Quelles étapes peuvent changer quelque chose ?

Il n’est pas simple d’appréhender précisément le rapport entre la langue et le monde. Mais la langue peut être considérée comme un support de la pensée et aussi comme un moule de pensée. Quand je modifie la langue, je peux au final peut-être aussi marquer les stratégies de pensée. Nous savons par exemple que l’expression « quota de femmes » produit une image totalement erronée, suggérant que les femmes n’auraient pas mérité leur poste. Toutes les recherches empiriques montrent que le quota permet d’éliminer des hommes médiocres plutôt que de favoriser des femmes mal qualifiées. Nous savons aussi que les jeunes filles se sentent plus concernées quand on leur demande si elles souhaitent être chirurgiennes ou avocates que lorsque la question leur est posée uniquement avec la forme masculine. La forme linguistique construit pour elles un pont. Pourquoi ne devrions-nous pas leur donner cette possibilité ?

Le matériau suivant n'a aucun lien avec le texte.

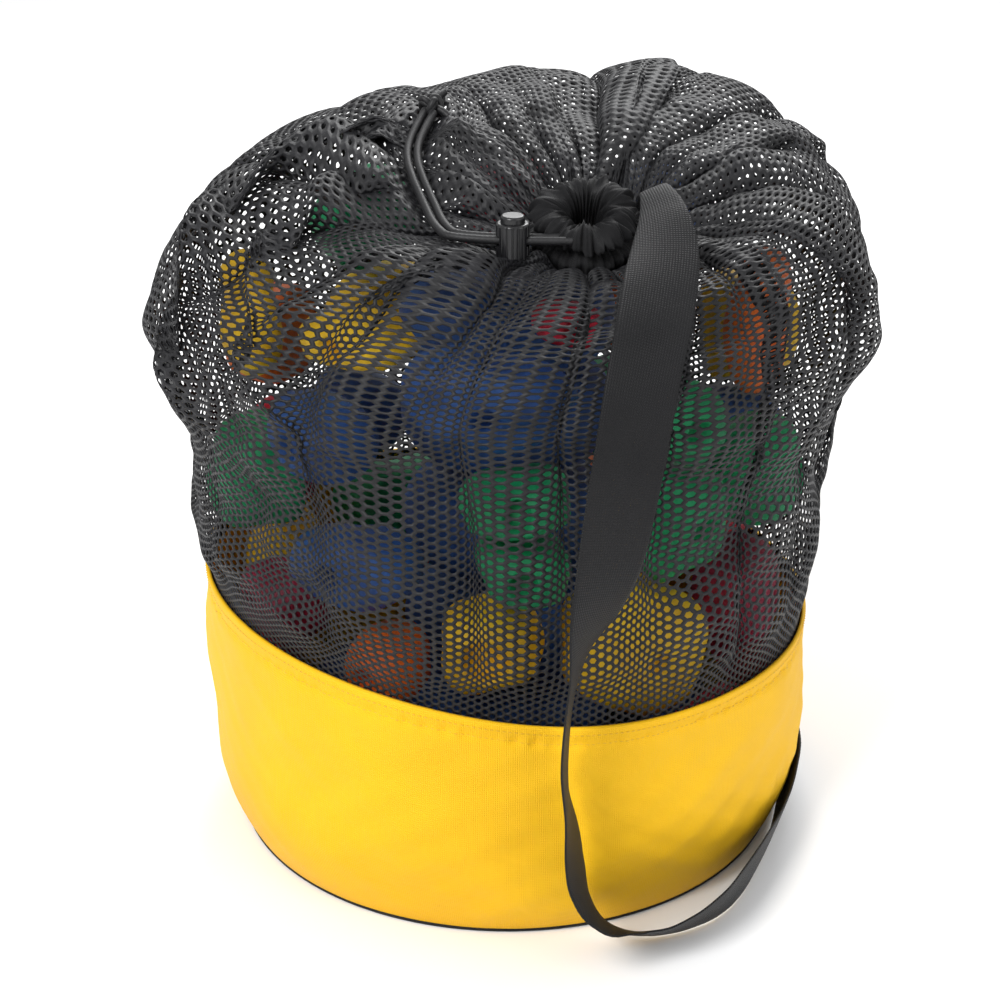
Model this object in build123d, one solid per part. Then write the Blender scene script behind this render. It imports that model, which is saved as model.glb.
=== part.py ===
"""Cinched mesh bag with a woven base, a drawcord with a spring lock, a shoulder strap, and a load
of moulded climbing holds.  Millimetres, +Z up, origin at the middle of the underside."""
from build123d import *
import math
import os

os.makedirs("parts", exist_ok=True)

# ---------------------------------------------------------------- driving dimensions
LAYER_GAP = 0.3             # clear space between neighbouring soft layers

BAG_RADIUS = 180.0          # outside of the upright part of the woven wall
FLOOR_RADIUS = 163.0        # outside of the wall where it meets the base disc
UPRIGHT_FROM = 60.0         # height above which the wall is upright
WALL_THICKNESS = 1.2
DISC_THICKNESS = 1.6
BINDING_WIDTH = 11.0
BINDING_HEIGHT = 8.0
BINDING_THICKNESS = 1.2

RIM_HEIGHT = 149.0          # seam between wall and mesh, on the centre line
RIM_LEAN = 5.3              # degrees, the seam is higher on the -X side
HEM_DEPTH = 14.0            # how far the mesh and its facing reach below the seam
HEM_THICKNESS = 1.0
MESH_THICKNESS = 1.0

NECK_CENTRE = (42.0, -58.0, 371.0)
NECK_LEAN = 24.0            # degrees, the neck tips towards -Y
NECK_SEAM_RADIUS = 27.0     # outside of the mesh where it is sewn to the casing
CASING_RADIUS = 29.0
CASING_HEIGHT = 24.0
CASING_ROUNDING = 5.0
MOUTH_RADIUS = 9.0          # what is left of the mouth when it is cinched
CHANNEL_RADIUS = 4.0        # bore of the cord channel inside the casing
CHANNEL_RING = 19.5         # radius of the channel's centre line

CORD_DIAMETER = 4.6
CORD_SPACING = 5.6          # between the two cords where they lie side by side
CORD_Y = -86.0              # middle of the pair where it leaves the casing
CORD_Z = 382.0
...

Pourquoi est-il important d’avoir un langage non sexiste à l’esprit ?

Il est important d’être toujours au clair avec l’objectif sociétal qui est poursuivi. Nous voulons une société la plus inclusive et libre possible ; l’enjeu est que nos enfants grandissent le moins possible avec des stéréotypes sexistes. La langue peut y contribuer. Cela peut paraître fastidieux dans un premier temps, mais cela ne coûte rien et il existe une variété de bonnes stratégies.